Over Yom Tov I had a novel thought
which explains why it is not perplexing at all. In fact, the complete acceptance
is not at all at odds with what occurred with the mountain being held menacingly
above them like a barrel.
A
young man is about to walk down to his chuppah. He has waited a long time for
this moment. From the time he excitedly but nervously proposed, and she
tearfully smiled and said yes, through all the wedding preparations, including
finding an apartment and everything in between, it was all surreal. He dreamed
of the opportunity to carve a life for himself with his kallah and now the
moment has arrived.
Now, in a private room, the
chosson’s father placed his hands gently and lovingly upon his head and blessed
him. Then he looked into his son’s eyes and said, “I want to remind you that
you have committed yourself to a most wonderful yet serious undertaking. For
the past few years, you loved to disappear at night for a few hours, often to
go learn. You came back at all hours of the night and we never knew in advance
when that would be. You also would go off with your friends for a few days for
fun trips. You would also call us from a restaurant to tell us you weren’t
coming home for supper or even for Shabbos. We told you we were okay with that
and it was great. But all that ends now! When you place that ring upon her
finger you are committing to be her protective wall, to circle her like that
ring, prioritizing her above all else, and to always be thinking about her. She
in turn will circle you under the chuppah seven times and pledge to do the same
for you.
“You have willingly and lovingly
accepted the marriage. In doing so, you have limited yourself in that your
world will always be intertwined with hers. In marrying her you have the
formidable task of ensuring all your decisions include what’s best for her.”[1]

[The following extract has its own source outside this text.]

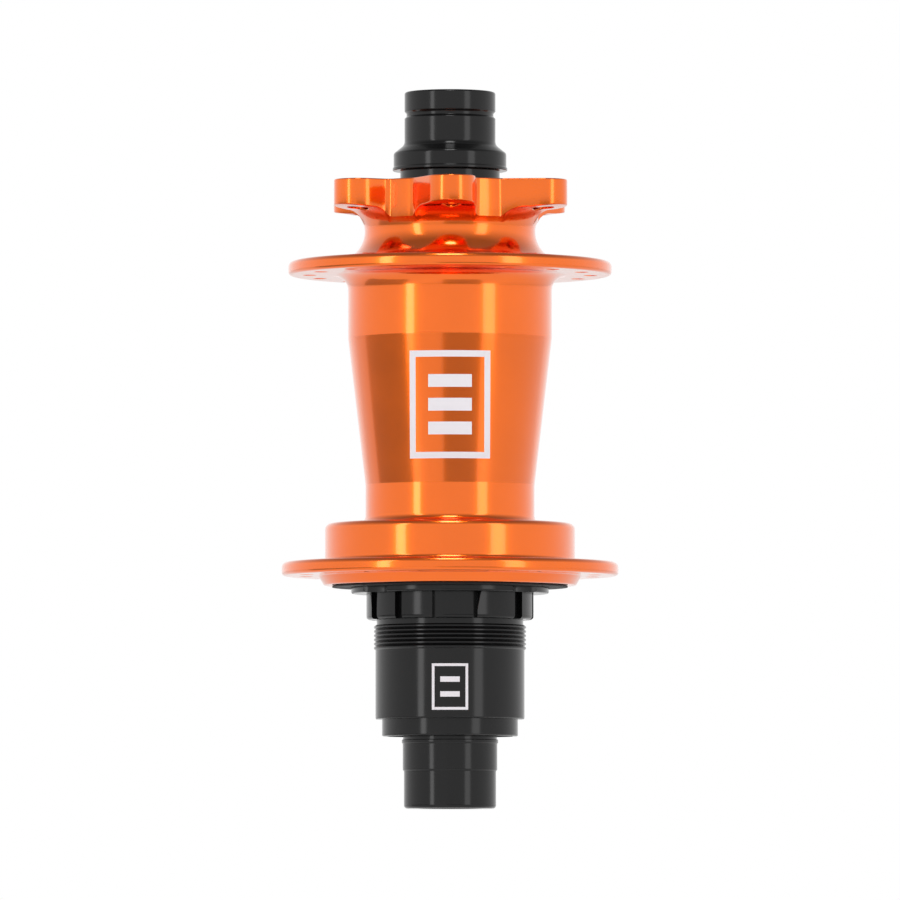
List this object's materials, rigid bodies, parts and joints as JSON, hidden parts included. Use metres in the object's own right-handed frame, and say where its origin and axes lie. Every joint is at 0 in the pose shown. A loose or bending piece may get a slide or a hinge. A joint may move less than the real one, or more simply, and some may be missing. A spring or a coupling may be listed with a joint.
{
  "type": "bicycle rear hub",
  "caption": "Rear disc-brake bicycle hub with spoked flanges, tapered body, splined and threaded driver, pawl freewheel, sealed bearings and through-axle end caps.",
  "frame": {"origin": "the middle of the axle, halfway between the end faces of the two end caps, on the axle's centre line", "axes": "+Z along the axle from the driver towards the brake side; -Y faces the viewer of the front, with one rotor tab towards it"},
  "size_m": [0.0694, 0.0694, 0.148],
  "materials": {
    "anodised_orange": "polished and anodised bright orange",
    "anodised_black": "turned and anodised gloss black",
    "bare_alloy": "turned, uncoated",
    "tool_steel": "hardened and ground",
    "spring_steel": "rolled strip",
    "bearing_steel": "ground and polished",
    "cage_brass": "pressed",
    "bearing_seal": "moulded, matt",
    "seal_rubber": "moulded, matt"
  },
  "bodies": {
    "axle": {"hub_axle": "bare_alloy", "ratchet_spacer": "bare_alloy", "driver_spacer": "bare_alloy", "brake_end_cap": "anodised_black", "drive_end_cap": "anodised_black", "brake_cap_o_ring": "seal_rubber", "drive_cap_o_ring": "seal_rubber", "brake_bearing_inner_race": "bearing_steel", "shell_bearing_inner_race": "bearing_steel", "inboard_bearing_inner_race": "bearing_steel", "outboard_bearing_inner_race": "bearing_steel"},
    "shell": {"hub_shell": "anodised_orange", "drive_ring": "tool_steel", "brake_bearing_outer_race": "bearing_steel", "brake_bearing_seals": "bearing_seal", "shell_bearing_outer_race": "bearing_steel", "shell_bearing_seals": "bearing_seal"},
    "freehub": {"freehub_body": "anodised_black", "freehub_seal": "seal_rubber", "pawl_springs": "spring_steel", "inboard_bearing_outer_race": "bearing_steel", "inboard_bearing_seals": "bearing_seal", "outboard_bearing_outer_race": "bearing_steel", "outboard_bearing_seals": "bearing_seal"},
    "brake_balls": {"brake_bearing_balls": "bearing_steel", "brake_bearing_cage": "cage_brass"},
    "shell_balls": {"shell_bearing_balls": "bearing_steel", "shell_bearing_cage": "cage_brass"},
    "inboard_balls": {"inboard_bearing_balls": "bearing_steel", "inboard_bearing_cage": "cage_brass"},
    "outboard_balls": {"outboard_bearing_balls": "bearing_steel", "outboard_bearing_cage": "cage_brass"},
    "pawl_1": {"pawl_1": "tool_steel"},
    "pawl_2": {"pawl_2": "tool_steel"},
    "pawl_3": {"pawl_3": "tool_steel"},
    "pawl_4": {"pawl_4": "tool_steel"},
    "pawl_5": {"pawl_5": "tool_steel"},
    "pawl_6": {"pawl_6": "tool_steel"}
  },
  "joints": [
    {"name": "shell_spin", "type": "hinge", "parent": "axle", "child": "shell", "pos_m": [0, 0, 0], "axis": [0, 0, 1], "continuous": true},
    {"name": "freehub_spin", "type": "hinge", "parent": "axle", "child": "freehub", "pos_m": [0, 0, -0.04], "axis": [0, 0, 1], "continuous": true},
    {"name": "brake_balls_roll", "type": "hinge", "parent": "axle", "child": "brake_balls", "pos_m": [0, 0, 0], "axis": [0, 0, 1], "continuous": true},
    {"name": "shell_balls_roll", "type": "hinge", "parent": "axle", "child": "shell_balls", "pos_m": [0, 0, 0], "axis": [0, 0, 1], "continuous": true},
    {"name": "inboard_balls_roll", "type": "hinge", "parent": "axle", "child": "inboard_balls", "pos_m": [0, 0, 0], "axis": [0, 0, 1], "continuous": true},
    {"name": "outboard_balls_roll", "type": "hinge", "parent": "axle", "child": "outboard_balls", "pos_m": [0, 0, 0], "axis": [0, 0, 1], "continuous": true},
    {"name": "pawl_1_swing", "type": "hinge", "parent": "freehub", "child": "pawl_1", "pos_m": [0.01658, 0.00075, -0.0217], "axis": [0, 0, -1], "range_deg": [-1.5, 4.1], "stiffness_Nm_per_rad": 0.02, "springref_deg": 20.05},
    {"name": "pawl_2_swing", "type": "hinge", "parent": "freehub", "child": "pawl_2", "pos_m": [0.00764, 0.01474, -0.0217], "axis": [0, 0, -1], "range_deg": [-1.5, 4.8], "stiffness_Nm_per_rad": 0.02, "springref_deg": 20.05},
    {"name": "pawl_3_swing", "type": "hinge", "parent": "freehub", "child": "pawl_3", "pos_m": [-0.00894, 0.01398, -0.0217], "axis": [0, 0, -1], "range_deg": [-1.5, 1.4], "stiffness_Nm_per_rad": 0.02, "springref_deg": 20.05},
    {"name": "pawl_4_swing", "type": "hinge", "parent": "freehub", "child": "pawl_4", "pos_m": [-0.01658, -0.00075, -0.0217], "axis": [0, 0, -1], "range_deg": [-1.5, 2.1], "stiffness_Nm_per_rad": 0.02, "springref_deg": 20.05},
    {"name": "pawl_5_swing", "type": "hinge", "parent": "freehub", "child": "pawl_5", "pos_m": [-0.00764, -0.01474, -0.0217], "axis": [0, 0, -1], "range_deg": [-1.5, 2.7], "stiffness_Nm_per_rad": 0.02, "springref_deg": 20.05},
    {"name": "pawl_6_swing", "type": "hinge", "parent": "freehub", "child": "pawl_6", "pos_m": [0.00894, -0.01398, -0.0217], "axis": [0, 0, -1], "range_deg": [-1.5, 3.4], "stiffness_Nm_per_rad": 0.02, "springref_deg": 20.05}
  ],
  "couplings": [
    {"joint": "brake_balls_roll", "follows": "shell_spin", "ratio": 0.57606},
    {"joint": "shell_balls_roll", "follows": "shell_spin", "ratio": 0.57606},
    {"joint": "inboard_balls_roll", "follows": "freehub_spin", "ratio": 0.55756},
    {"joint": "outboard_balls_roll", "follows": "freehub_spin", "ratio": 0.55756}
  ]
}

When Klal Yisroel stood at Sinai and
were offered the Torah they accepted it with alacrity and excitement. But in so
doing they also committed themselves to ensuring that they would forevermore
live their lives according to, and within, the dictates and confines of the
Torah. Perhaps G-d never actually held the mountain above them at all, but
symbolically they saw their acceptance at Sinai as if that was the case.[2] A barrel has limitations
and the Jews now had to live within the Torah’s limitations.
Interestingly, the Gemara does not
say that if they failed to accept the Torah “here would be your burial place”.
Rather, it says “there”. At whatever point later on they would forget the
responsibilities of their commitment, there would be their burial place. It’s
analogous to a marriage in which, somewhere down the line, one of the spouses
no longer prioritizes the other and begins to make decisions selfishly. “There”
- when that happens, will be the beginning of the burial place and undoing of
the marriage.
Not all limitations are
constricting. In building a marriage we willingly constrict ourselves because
we recognize that through the marriage and it’s limitations, we can accomplish
far greater things and become far greater people than we could have without
those limitations.
It is no less regarding our
relationship with the divine. In accepting the Torah, we willingly and lovingly
accepted the limitations that doing so would entail.
Shabbat Shalom & Good Shabbos,
R’ Dani and Chani Staum
[1] As I was preparing to send this essay, in my email inbox I received the weekly email “Marriage Minute” from
the Gottman Institute. This week’s tip was the following:
Part of being in a relationship means being there for your partner when
they need you. In healthy, supportive partnerships, that means putting them
first. When your partner is hurting or needs your help, stop your world. You
can do this in big and small ways. In the moment, put down your phone, turn
down (or turn off) the television, and give them your undivided attention.
On a larger
scale, factor your partner’s needs into your schedule. You’ve likely got a lot
of responsibilities and things to do. However, if you’re too busy for a daily
Stress-Reducing Conversation and regular date nights, you’re too busy. Stop
your world and make consistent connecting with your sweetheart part of your day.
So, that
text message can wait, and your to-do list will still be here tomorrow. Put
everything down and turn toward your partner. When you both do this for each
other, your relationship will be unstoppable.
[2] This idea has been proposed by other commentaries as
well. In a sefer called “V’haish Moshe”, Rav Moshe
Soloveitchik of Switzerland said a similar idea with a different twist.